WENDELL HUSSEY | Cadet | CONTACT
One of the National Rugby League’s perennial laughing stocks has today finally made an effort to steady the ship.
After years of appalling performances both on and off the field, the Wests Tigers have pulled the trigger and sacked the entire board.
Chairman and hat enthusiast Lee Hagipantelis as well as aspiring TV star and CEO Justin Pascoe have both departed the club, with Hagipantelis of course threatening to withdraw his law firm’s sponsorship dollars.
The bombshell move will see the egotistical powerbrokers at the club turfed out for someone who actually epitomises what it means to be part of the Wests Tigers community – the Furston guy.
Catapulted into the spotlight nearly 10 years ago, the Wests Tigers fan become a Wests Tigers personality after famously sledging North Queensland and Maroons Halfback Johnathan Thurston for capitulating on a cold night at Leichhardt Oval.

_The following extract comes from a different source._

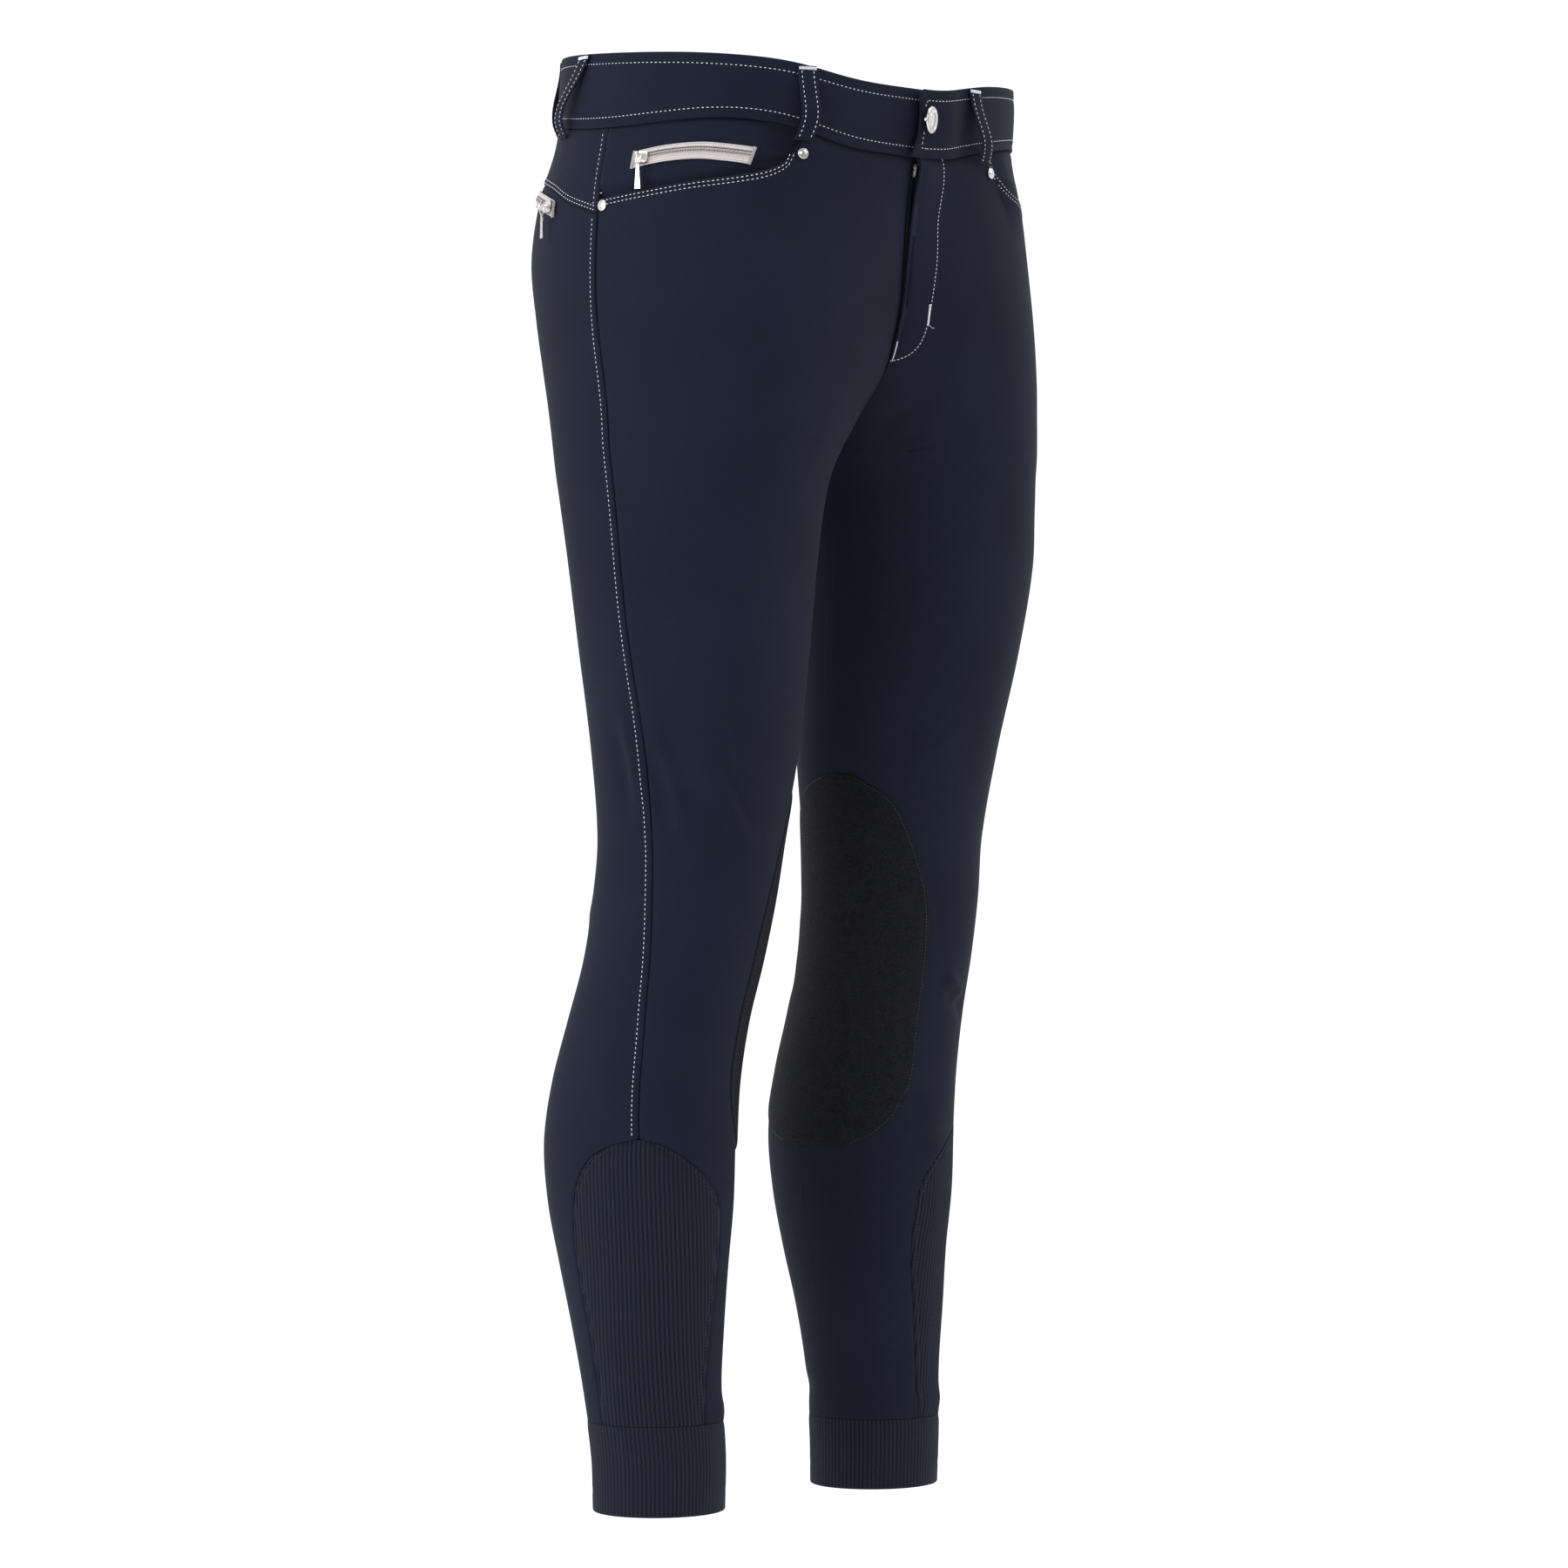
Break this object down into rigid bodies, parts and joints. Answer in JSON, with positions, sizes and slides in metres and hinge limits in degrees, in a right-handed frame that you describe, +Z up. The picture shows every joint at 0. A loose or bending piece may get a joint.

After an underwhelming performance from one of the games greats, the fan became the ‘Furston Guy’ after mercilessly heckling the playmaker and receiving some airtime on one of the nation’s most respected news publications – Brown Cardigan.
Quickly entering the Eastern seaboard’s consciousness, the Furston guy became the most respected voice from inside the realms of Leichhardt Oval – which reportedly made him the logical replacement for the likes of Pascoe and Co.
It’s now hoped that the Furston guy’s appointment might be the shot in the arm the club needs to avoid a third straight wooden spoon.
He was contacted by The Advocate for comment but was reportedly having a schooner down at the Bald Rock Hotel and was unavailable for a chat.
More to come.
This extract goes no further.